As with other honourees during the Trump era, she considered boycotting the event, though the president has yet to attend. "But then would we be protesting against the right thing?" she asks. "This means a great deal to me that my work" - which has spanned 55 years - "through thick and thin, and up and down, and sideways has had some sort of cultural relevance."
In recent years, Field ventured onto the stage. The reviews, in Edward Albee's The Goat, or Who Is Sylvia? on Broadway, in Tennessee Williams's The Glass Menagerie"at the Kennedy Center and later on Broadway, and Arthur Miller's All My Sons earlier this year in the West End, were rapturous - critics, yet again, were astonished at Field's ability.
Her most scrutinised performance, all one minute and 10 seconds, remains her 1985 Oscar acceptance - more blurt than speech - for Places. She spontaneously combusted with joy. "I haven't had an orthodox career and I wanted more than anything to have your respect," she said, her voice quivering, "and I can't deny the fact that you like me, right now! You like me!"
She was mercilessly mocked and misquoted, remembered more for the Vesuvius of unscripted delight and gratitude than the understated Places performance that secured her the honor. She had broken form of how a winner should behave.
Critics "will define it as the quintessential bit of insecurity, and it so wasn't insecurity," she says. "It was about acceptance. It was about the work." What she was trying to say - "I wish I had been more articulate" - was "Right now, in this moment in time, I have succeeded in what I have been trying to do. That you think I was excellent."

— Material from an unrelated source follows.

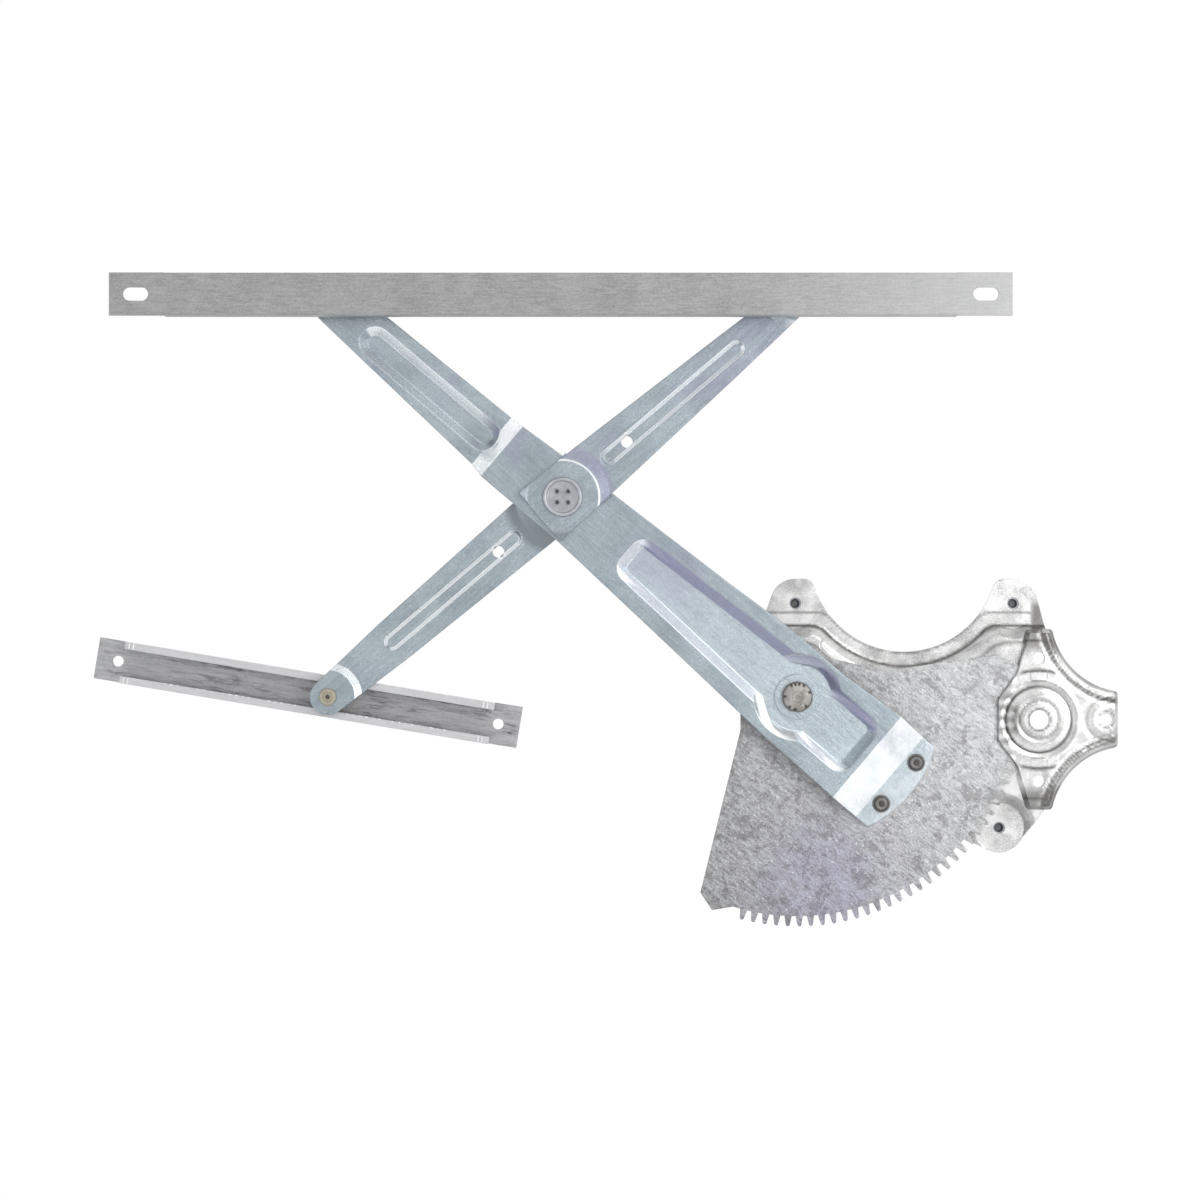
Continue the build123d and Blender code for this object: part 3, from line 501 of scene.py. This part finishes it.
def makeSmall(name):
    s = {**smallWear, **smallParts[name]}
    shader = Shader(name)
    at = shader.place()
    grain = shader.noise(at, s["grain"], *s["speckle"])
    wear = shader.pattern(at, s["grain"] * s["wearGrains"], *s["wear"])
    colour = shader.blend(weigh(s["tone"], grain, wear), s["grey"], s["pale"])
    # Painted shade in the part's rings, cuts and recesses
    colour = shader.blend(shader.stored("fold") * s["paintedShadeShare"], colour, s["shade"])
    rough = s["rough"] + wear * s["roughShare"]
    normal = shader.bump(grain, *s["bump"])
    return shader.finish({"Base Color": colour, "Roughness": rough, "Normal": normal},
                         Metallic=s["metallic"])


liftZinc = makeBlueZinc("liftZinc", armTurn, liftPaintedLight["panShare"], paintLiftLight)
equaliserZinc = makeBlueZinc("equaliserZinc", -armTurn, 0.0, paintEqualiserLight)
plateZinc = makeBrightZinc("brightZinc", plateFinish)
coverZinc = makeBrightZinc("coverZinc", coverFinish)
small = {name: makeSmall(name) for name in smallParts}
finishes = {
    "lift_arm": liftZinc, "equaliser_front": equaliserZinc, "equaliser_rear": equaliserZinc,
    "base_plate": plateZinc, "pinion_cover": coverZinc, "sector_gear": makeGearZinc(),
    "glass_rail": makeRailZinc(), "guide_rail": makeGuideZinc(),
    "gear_rivets": small["darkRivet"], "pivot_pin": small["pivotSteel"],
    "equaliser_hub": small["nutSteel"], "panel_weld_nuts": small["nutSteel"],
    "pivot_bush": small["bushPlastic"], "pivot_washer": liftZinc,
}
for name, piece in nodes.items():
    if name in finishes:
        finish = finishes[name]
    elif name.endswith("_pin"):
        finish = small["pinSteel"]
    elif name.endswith("_roller"):
        finish = small["rollerPlastic"]
    else:
        finish = small["nutSteel"]
    for socket in piece.material_slots:
        socket.material = finish
print("materials on", len(nodes), "nodes")

# What all new pieces share: gaps that merge and that a cut lands in, and the angles of hard edges
making = {"merge": 1e-6, "cut": 1e-7, "pressedEdge": 32, "turnedEdge": 50}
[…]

Acting was the exit and passport from all the imposed propriety of her childhood, to stay cute, be pretty, behave. Her Southern grandmother instructed: "Don't be ugly. When you get angry, you get ugly."
In the theater, "I could be as ugly as I wanted to be. I could be mad," she says. "And you didn't have people shun you or dislike you, you got applauded for it."
Well, Field thought, "I could be me." After initial years of compromise, she was free to tear it up, exceeding so many expectations, though not her own.